Three Thousand Years Of Longing: A Visually Stimulating Love Letter To Storytelling
Dr. Alithea Binnie (Tilda Swinton) is an academic -- content with life and a creature of reason. While in Istanbul attending a conference, she happens to encounter a Djinn (Idris Elba) who offers her three wishes in exchange for his freedom. This presents two problems. First, she doubts that he is real and second, because she is a scholar of story and mythology, she knows all the cautionary tales of wishes gone wrong. The Djinn pleads his case by telling her fantastical stories of his past. Eventually she is beguiled and makes a wish that surprises them both.
With Three Thousand Years Of Longing, George Miller contrasts the pulse-pumping adrenaline and testosterone of Mad Max: Fury Road with something altogether more lighthearted and lovey-dovey. The film is essentially a rom-com fable about stories and their power. With a particular focus on the art of storytelling, and told with all the gusto of a master storyteller, the film occupies an interesting space between a portmanteau film and a traditional narrative feature. It’s ostensibly a two-hander that mostly takes place within the confines of an Istanbul hotel room, but its large-scale ambition transcends the restrictions of a mere chamber piece and gives way to some truly transportive moments.
The film centers around an independent and allegedly “desireless” narratologist named Dr. Alithea Binnie (played by the incomparable Tilda Swinton), who serendipitously comes into possession of a Djinn (played by Idris Elba) and his vessel while she’s in Turkey for an academic conference. Once married but long since divorced, Alithea has become comfortable in her solitude and believes herself to be totally content. That is, until she accidentally unleashes the dashing genie whose waited three millennia for the opportunity to be set free.
Knowledgeable in the likes of Djinns, Alithea is hesitant to let the genie turn her deepest desires into a reality, since she possesses the understanding that every story about making wishes is ultimately a cautionary tale. However, being a lover of literature, she’s open to hearing what the genie has to say, and he has many an interesting yarn to spin. As the two share an afternoon in Alithea’s room adorned in hotel robes, Elba’s Djinn feeds Swinton’s Alithea tasty morsels and hearty stories of his misfortunes and lands of long ago.
It’s not a perfect film by a long shot, especially when compared to the relative perfection of Fury Road, but it has many charming qualities to admire, chief among them is Miller’s kinetic verve and cinematographer John Seale’s keen eye. It’s overflowing with confident style and stimulating concepts, so much so that it’s pretty impossible to be bored, even in its weakest moments. Miller gives the film a strikingly vibrant color palette and is so excited by the film and its ideas that he keeps the camera in near perpetual motion, both of which really help to keep the audience engaged.

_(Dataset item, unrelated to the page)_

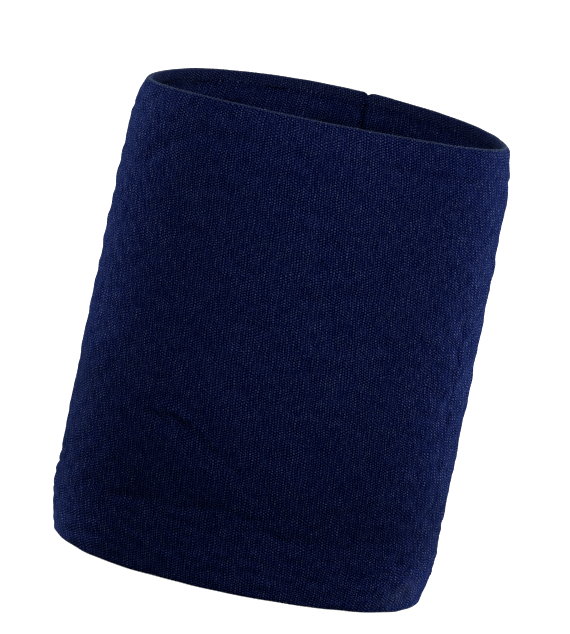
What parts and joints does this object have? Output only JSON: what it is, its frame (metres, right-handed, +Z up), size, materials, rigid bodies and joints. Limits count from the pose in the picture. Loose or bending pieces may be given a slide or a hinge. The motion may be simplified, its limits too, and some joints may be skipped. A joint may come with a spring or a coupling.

It gets off to a bit of a clunky start, and holds the audience at a bit of an emotional distance, but it finds its legs and settles into a groove once the genie is released. It’s quite funny, with some of the best moments deriving from Miller’s cartoony sense of humor, and it’s always visually appealing. The performances from Swinton and Elba are as good as to be expected. They each help to bring the film and its fantastical tale into an even greater spirited existence.
The midsection of the film is probably the most solid and enjoyable portion, as we get a lot of visual and narrative variety through the Djinn’s tales, but as it veers out of the anthology format and back into Alithea’s story, it runs into some frustrating turbulence, but it’s fortunately not enough to completely mar the experience. It’s majorly glaring negative is that it doesn’t know how to handle its ending. In a maddening display of fades to black that never seem to end, Miller and co-screenwriter Augusta Gore flounder to find a satisfactory close, and while they eventually find it, they muddle the film’s messaging in the process.
Three Thousand Years Of Longing might not fulfill all your deepest desires, but Miller manages to bottles up a lot of impressive cinema into its petite runtime. Even though it bobbles the ending and gropes about a bit in the dark in its third act, much more of it hits than misses. It’s love for story is certainly infectious, and its grappling with the old world versus the modern one (especially considering its pandemicisms) is admittedly interesting. If anything, the film is proof that Fury Road wasn’t a fluke; Miller still has a penchant for visual flair and panache to back it up, and that there’s a lot to get excited about with Furiosa on the horizon.
Recommendation: If you’re a fan of George Miller and looking for a visually sumptuous blockbuster to see on the big screen, look no further than Three Thousands Years Of Longing. The film will hit theaters exclusively on August 31st.